══ Task input

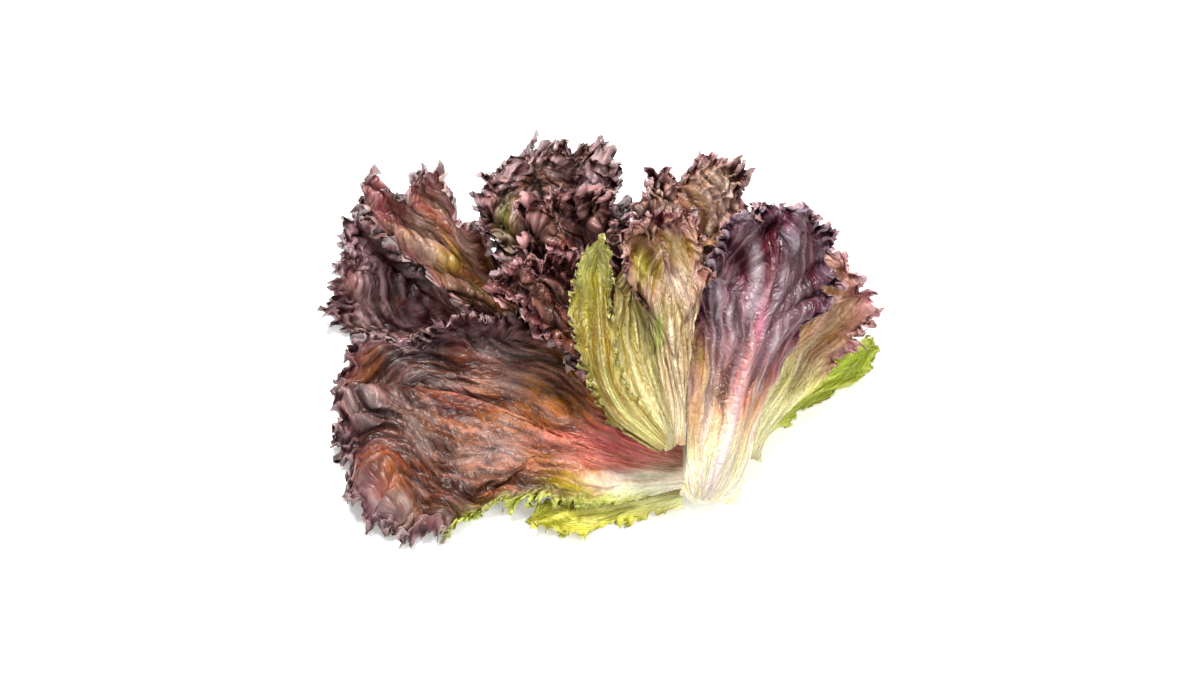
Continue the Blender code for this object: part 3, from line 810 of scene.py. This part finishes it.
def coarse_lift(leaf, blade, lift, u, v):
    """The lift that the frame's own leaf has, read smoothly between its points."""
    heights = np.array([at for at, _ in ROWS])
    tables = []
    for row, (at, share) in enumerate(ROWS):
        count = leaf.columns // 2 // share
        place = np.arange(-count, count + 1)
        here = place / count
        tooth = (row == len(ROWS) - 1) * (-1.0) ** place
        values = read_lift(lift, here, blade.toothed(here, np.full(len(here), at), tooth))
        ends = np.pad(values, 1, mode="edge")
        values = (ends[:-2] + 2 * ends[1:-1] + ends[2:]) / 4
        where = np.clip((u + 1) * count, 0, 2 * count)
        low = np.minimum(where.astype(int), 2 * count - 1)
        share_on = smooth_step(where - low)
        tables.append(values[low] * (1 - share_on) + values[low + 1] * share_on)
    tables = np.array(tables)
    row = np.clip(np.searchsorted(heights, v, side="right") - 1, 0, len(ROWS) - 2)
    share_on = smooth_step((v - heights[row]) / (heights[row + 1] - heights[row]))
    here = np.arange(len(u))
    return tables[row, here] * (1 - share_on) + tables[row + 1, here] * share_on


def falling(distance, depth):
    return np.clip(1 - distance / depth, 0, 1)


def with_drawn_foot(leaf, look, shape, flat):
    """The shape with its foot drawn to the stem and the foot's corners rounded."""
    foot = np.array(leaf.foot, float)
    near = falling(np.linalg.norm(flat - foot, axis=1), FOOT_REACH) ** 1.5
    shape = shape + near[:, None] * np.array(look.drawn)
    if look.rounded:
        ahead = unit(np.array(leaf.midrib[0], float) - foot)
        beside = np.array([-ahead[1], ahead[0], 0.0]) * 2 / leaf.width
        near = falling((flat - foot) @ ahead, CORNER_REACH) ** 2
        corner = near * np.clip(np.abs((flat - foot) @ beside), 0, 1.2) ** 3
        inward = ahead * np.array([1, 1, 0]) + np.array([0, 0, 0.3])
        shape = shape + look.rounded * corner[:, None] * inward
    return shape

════
══ Task input

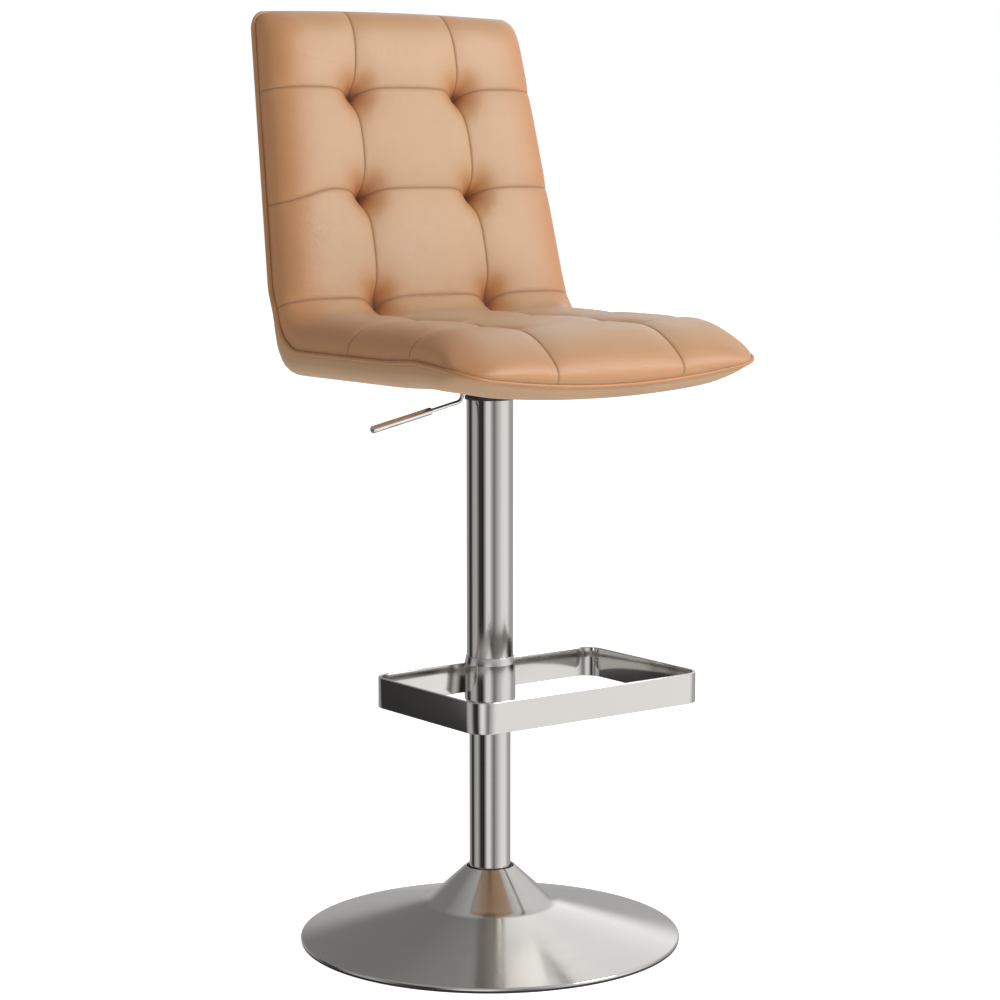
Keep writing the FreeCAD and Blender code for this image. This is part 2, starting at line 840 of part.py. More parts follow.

════

The task
Above are the entries. Output exactly the lines beginning with the line that has "Continue the Blender" and ending with the line that has "return shape".

The reply
Continue the Blender code for this object: part 3, from line 810 of scene.py. This part finishes it.
def coarse_lift(leaf, blade, lift, u, v):
    """The lift that the frame's own leaf has, read smoothly between its points."""
    heights = np.array([at for at, _ in ROWS])
    tables = []
    for row, (at, share) in enumerate(ROWS):
        count = leaf.columns // 2 // share
        place = np.arange(-count, count + 1)
        here = place / count
        tooth = (row == len(ROWS) - 1) * (-1.0) ** place
        values = read_lift(lift, here, blade.toothed(here, np.full(len(here), at), tooth))
        ends = np.pad(values, 1, mode="edge")
        values = (ends[:-2] + 2 * ends[1:-1] + ends[2:]) / 4
        where = np.clip((u + 1) * count, 0, 2 * count)
        low = np.minimum(where.astype(int), 2 * count - 1)
        share_on = smooth_step(where - low)
        tables.append(values[low] * (1 - share_on) + values[low + 1] * share_on)
    tables = np.array(tables)
    row = np.clip(np.searchsorted(heights, v, side="right") - 1, 0, len(ROWS) - 2)
    share_on = smooth_step((v - heights[row]) / (heights[row + 1] - heights[row]))
    here = np.arange(len(u))
    return tables[row, here] * (1 - share_on) + tables[row + 1, here] * share_on


def falling(distance, depth):
    return np.clip(1 - distance / depth, 0, 1)


def with_drawn_foot(leaf, look, shape, flat):
    """The shape with its foot drawn to the stem and the foot's corners rounded."""
    foot = np.array(leaf.foot, float)
    near = falling(np.linalg.norm(flat - foot, axis=1), FOOT_REACH) ** 1.5
    shape = shape + near[:, None] * np.array(look.drawn)
    if look.rounded:
        ahead = unit(np.array(leaf.midrib[0], float) - foot)
        beside = np.array([-ahead[1], ahead[0], 0.0]) * 2 / leaf.width
        near = falling((flat - foot) @ ahead, CORNER_REACH) ** 2
        corner = near * np.clip(np.abs((flat - foot) @ beside), 0, 1.2) ** 3
        inward = ahead * np.array([1, 1, 0]) + np.array([0, 0, 0.3])
        shape = shape + look.rounded * corner[:, None] * inward
    return shape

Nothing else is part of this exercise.